For other people, contracts were anathema. They believed writing served as a stricture on the dynamic nature of the relationship. Metaphors of nature abounded in this argument, including growth, evolution, and the quality of being organic. Perhaps postmodernism as postliterate?


For me, social media falls somewhere in the middle. While I pursue my own more structured writing, in the form of academic articles and papers, I still need a place to suss out the finickier points of applying anthropology. Without some strictures, my thoughts run riot and unchecked growth and evolution lead to intellectual chaos. At the same time, I am suspicious of the colonizing power of the written word. I know, for example, that my dissertation will be the touchstone for some people who have no experience with the kinky community. It's a weighty responsibility. Despite my reflexivity and concern with representing my work as only my experience, I know some people will find themselves distorted in my words.

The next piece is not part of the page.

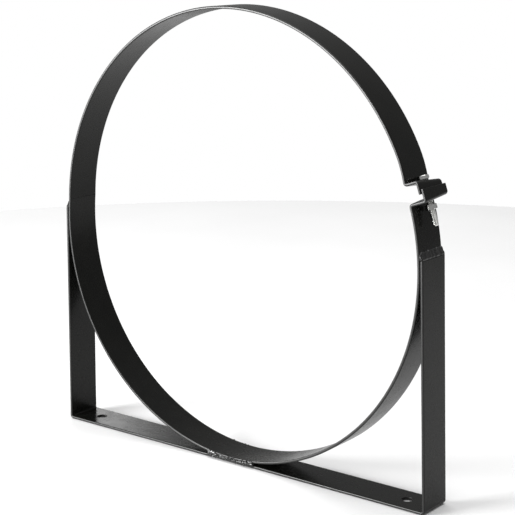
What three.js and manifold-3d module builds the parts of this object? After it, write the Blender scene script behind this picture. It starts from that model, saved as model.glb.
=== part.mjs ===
// Strap ring bracket: a U-shaped bracket of flat strip, a split strap ring welded into it,
// and a bolt that closes the ring at its right-hand side.
// Frame: millimetres, X along the base, Y across the strap (the front is -Y), Z up.
// The origin is the centre of the base's underside.
import * as THREE from 'three';
import { mergeVertices } from 'three/addons/utils/BufferGeometryUtils.js';
import Module from 'manifold-3d';

const wasm = await Module();
wasm.setup();

// ---------- driving dimensions ----------
const GAP = 0.3;                  // clearance kept between separate solids
const STRAP_WIDTH = 40;           // along Y
const STRAP_THICKNESS = 3;
const RING_RADIUS = 228;          // outer face of the welded half of the ring
const FREE_RADIUS = 225.6;        // outer face of the free, sprung half
const SPLIT_ANGLE = 173.5;        // where the free half leaves the left weld, degrees from +X
const SPRUNG_OPEN = 3.9;          // how far the free half stands open, degrees
const FREE_END_PULL = 1.6;        // how far the free half's last stretch is drawn in towards the centre
const FREE_END_ARC = 7;           // length of that stretch, degrees

const LEG_FOOT_X = 234.4;         // legs' inner faces at the underside of the base
const LEG_LEAN = 0.026;           // how much each leg leans in, mm per mm of height
const LEG_TOP = 247;
const BASE_BEND_RADIUS = 4.2;     // outside of the two bends at the base
const SCREW_HOLE_X = 206;
const SCREW_HOLE_RADIUS = 5.5;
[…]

At the end of the day, I write for myself. I think more clearly when I've had the chance to spend some time with my keyboard. It is, however, a self-involved process. By posting a blog, I hope to get some feedback. Although it is pleasurable to talk to myself, as I seldom disagree with me, grad school has trained me to desire feedback. I hope you, dear reader, take this blog as not the Truth with a capital T but rather my interpretations of things. Please feel free to offer your own written truth and perhaps between us we can uncover a bit of reality.